Dinamik onay sistemleri
İşte bu noktada “dinamik onay sistemleri” ön plana çıkıyor. Örneğin bir hasta, kendi bilgilerini sadece belirli bir araştırma projesi süresince, sadece belirli bir araştırmacıyla paylaşmak istiyor. Blockchain, bu isteği kodlara dönüştürerek otomatikleştiriyor. Böylece verinin yalnızca izin verilen koşullarda kullanılması sağlanıyor. Bu işlem herkes tarafından doğrulanabilir ama kimse tarafından değiştirilemez hale geliyor. Bu da özellikle hassasiyet taşıyan genetik verilerde büyük bir güvence sunuyor.
Hayatımızdan bir örnekle somutlaştıralım: Diyelim ki bir birey, ailesinde görülen kalıtsal bir hastalığın riskini öğrenmek için genetik test yaptırıyor. Bu veriler KVKK kapsamında korunsa da, son yıllarda birçok sağlık kurumu siber saldırılarla veri sızıntısı yaşadı.
Genetik bilgiler, bu yolla dark web’de alınıp satılabilen değerli dijital varlıklara dönüşebiliyor. Oysa blockchain sistemlerinde veriler merkezi sunucular yerine dağıtık ve şifrelenmiş biçimde saklanıyor. Her erişim iz bırakıyor ve bu kayıtlar silinemiyor. Böylece birey, verisi üzerindeki denetimi tam anlamıyla elinde tutabiliyor.

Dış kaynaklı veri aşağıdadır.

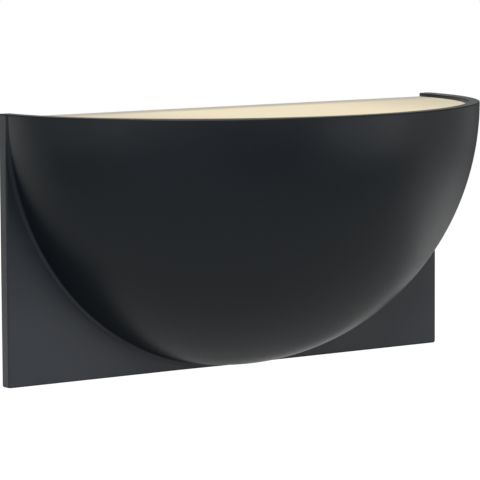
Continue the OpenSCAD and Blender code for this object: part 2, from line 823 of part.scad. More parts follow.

Bireylerin veri haklarını koruma
Bu alanda dünya genelinde hayata geçirilmiş bazı dikkat çekici projeler de bulunuyor. Londra merkezli Genomes.io, bireylerin DNA verilerini “şifreli kasalarda” saklamasını sağlıyor ve bu verileri yalnızca kendi izinleriyle paylaşmalarına olanak tanıyor. Verilerini paylaşmayı kabul eden kullanıcılar, bunun karşılığında finansal faydalar da elde edebiliyor.
Bir başka örnek olan SAMchain projesi ise Yale Üniversitesi’nden bilim insanları tarafından geliştirildi. Bu sistem, genetik verileri doğrudan blockchain üzerinde depolayarak güvenli ve izlenebilir bir yapı sunuyor. Her iki proje de hâlâ aktif olarak geliştiriliyor ve bireylerin verileri üzerindeki haklarını koruma yönünde önemli adımlar atıyor.
Sonuç olarak, genetik verilerimizi sadece biyolojik birer bilgi değil, aynı zamanda kişisel ve mahrem bir varlık olarak görmeliyiz. Gelecekte sağlığımızı şekillendirecek kadar kıymetli olan bu veriler, sahip olunması gereken bir hak olmaktan çok bir zorunluluk haline geliyor. Blockchain teknolojisi, bu hakkı bireye geri vermek için güçlü bir imkan sunuyor.
Önümüzdeki yıllarda sağlık sistemlerinin, bu teknolojiyi daha fazla benimsemesiyle birlikte “kendi verisinin efendisi” olan bireylerin sayısı da artacaktır. Blockchain sistemi yaygınlaşana kadar, banka kasamızdaki değerli eşyaları kimseye emanet etmediğimiz gibi, genetik bilgilerimizi de aynı özenle korumalıyız.